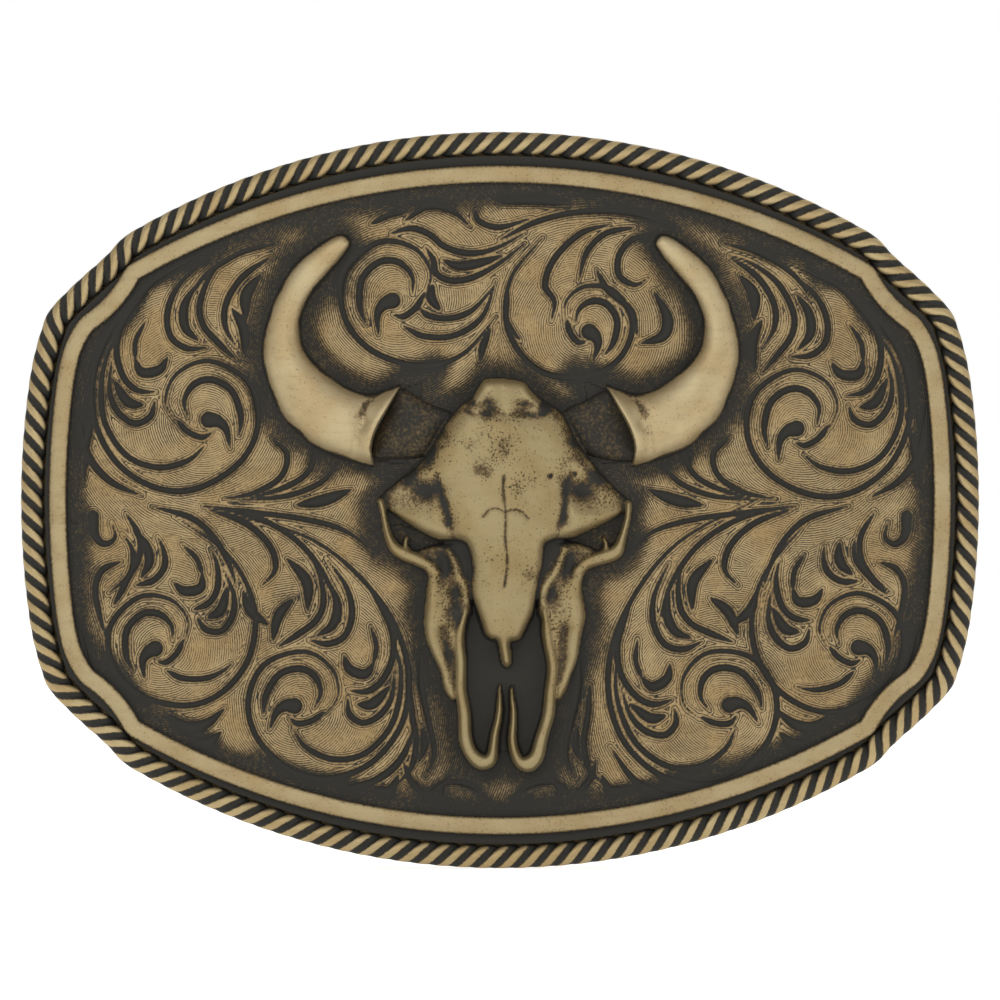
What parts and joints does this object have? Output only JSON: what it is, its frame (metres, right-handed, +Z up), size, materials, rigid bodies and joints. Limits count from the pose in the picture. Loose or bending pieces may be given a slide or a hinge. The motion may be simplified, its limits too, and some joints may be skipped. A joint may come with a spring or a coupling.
{
  "type": "belt buckle",
  "caption": "Bowed oval plaque belt buckle with a rope edge, a raised rail, an engraved scroll field and a bison skull, a swinging wire bail and a hook stud.",
  "frame": {"origin": "middle of the buckle's outline and of its depth", "axes": "the face looks along -Y as worn, +Z is up and +X is to the right of someone looking at the face"},
  "size_m": [0.092, 0.0176, 0.0706],
  "materials": {
    "engraved_brass": "engraved, blackened and relieved",
    "planished_brass": "planished, darkened",
    "rope_brass": "twisted wire, dark between the strands",
    "polished_brass": "relieved to a satin",
    "cast_brass": "cast, blackened and relieved",
    "horn_brass": "cast, relieved to a satin",
    "lug_brass": "stamped, antiqued",
    "rivet_brass": "peened, bright on the heads",
    "wire_brass": "drawn wire, worn satin",
    "turned_brass": "turned, worn bright at the tip"
  },
  "bodies": {
    "buckle": {"face_plate": "engraved_brass", "base_plate": "planished_brass", "rope_edge": "rope_brass", "border_rail": "polished_brass", "skull": "cast_brass", "horn_left": "horn_brass", "horn_right": "horn_brass", "bail_lug_upper": "lug_brass", "bail_lug_lower": "lug_brass", "lug_rivets": "rivet_brass", "hook_pad": "lug_brass", "hook_stud": "turned_brass"},
    "bail": {"bail": "wire_brass"}
  },
  "joints": [
    {"name": "bail_swing", "type": "hinge", "parent": "buckle", "child": "bail", "pos_m": [-0.02, 0.00272, 0], "axis": [0, 0, -1], "range_deg": [0, 190]}
  ]
}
------------
### Task directions
Give back each line above precisely as it stands.

### Task result
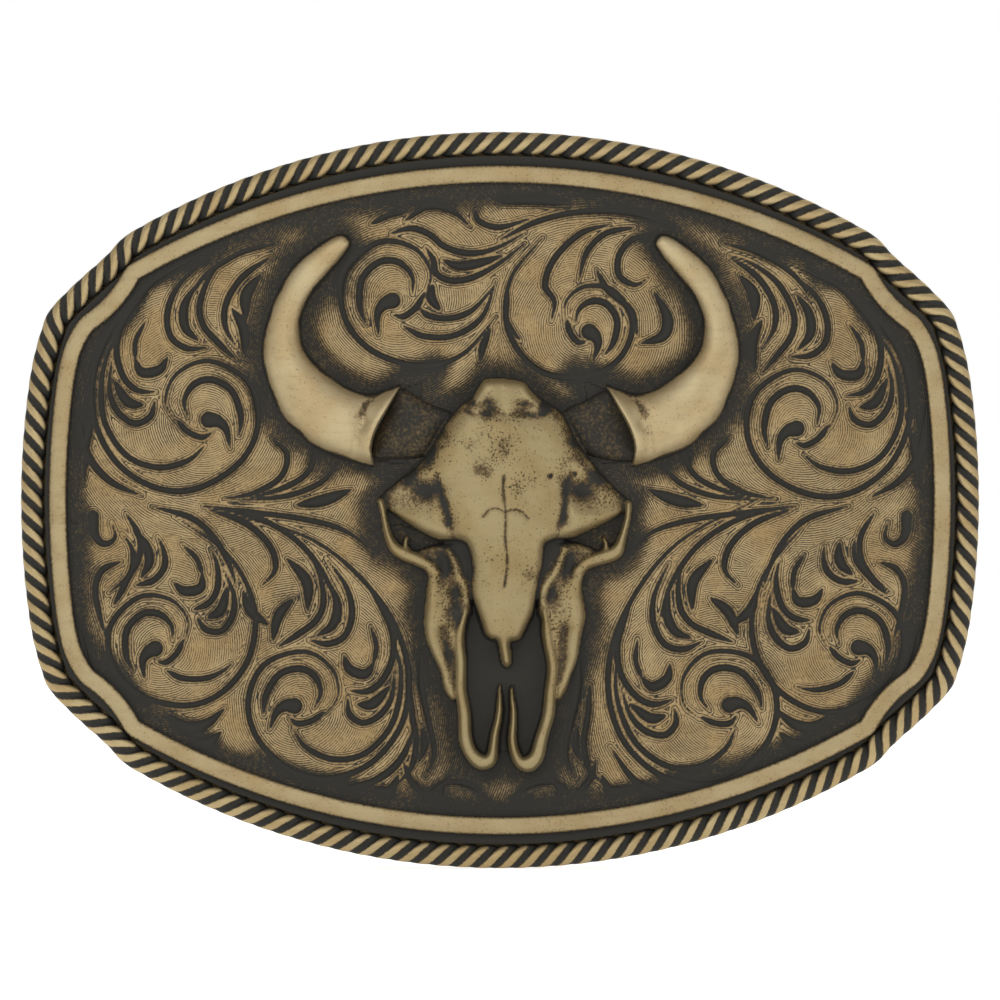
What parts and joints does this object have? Output only JSON: what it is, its frame (metres, right-handed, +Z up), size, materials, rigid bodies and joints. Limits count from the pose in the picture. Loose or bending pieces may be given a slide or a hinge. The motion may be simplified, its limits too, and some joints may be skipped. A joint may come with a spring or a coupling.
{
  "type": "belt buckle",
  "caption": "Bowed oval plaque belt buckle with a rope edge, a raised rail, an engraved scroll field and a bison skull, a swinging wire bail and a hook stud.",
  "frame": {"origin": "middle of the buckle's outline and of its depth", "axes": "the face looks along -Y as worn, +Z is up and +X is to the right of someone looking at the face"},
  "size_m": [0.092, 0.0176, 0.0706],
  "materials": {
    "engraved_brass": "engraved, blackened and relieved",
    "planished_brass": "planished, darkened",
    "rope_brass": "twisted wire, dark between the strands",
    "polished_brass": "relieved to a satin",
    "cast_brass": "cast, blackened and relieved",
    "horn_brass": "cast, relieved to a satin",
    "lug_brass": "stamped, antiqued",
    "rivet_brass": "peened, bright on the heads",
    "wire_brass": "drawn wire, worn satin",
    "turned_brass": "turned, worn bright at the tip"
  },
  "bodies": {
    "buckle": {"face_plate": "engraved_brass", "base_plate": "planished_brass", "rope_edge": "rope_brass", "border_rail": "polished_brass", "skull": "cast_brass", "horn_left": "horn_brass", "horn_right": "horn_brass", "bail_lug_upper": "lug_brass", "bail_lug_lower": "lug_brass", "lug_rivets": "rivet_brass", "hook_pad": "lug_brass", "hook_stud": "turned_brass"},
    "bail": {"bail": "wire_brass"}
  },
  "joints": [
    {"name": "bail_swing", "type": "hinge", "parent": "buckle", "child": "bail", "pos_m": [-0.02, 0.00272, 0], "axis": [0, 0, -1], "range_deg": [0, 190]}
  ]
}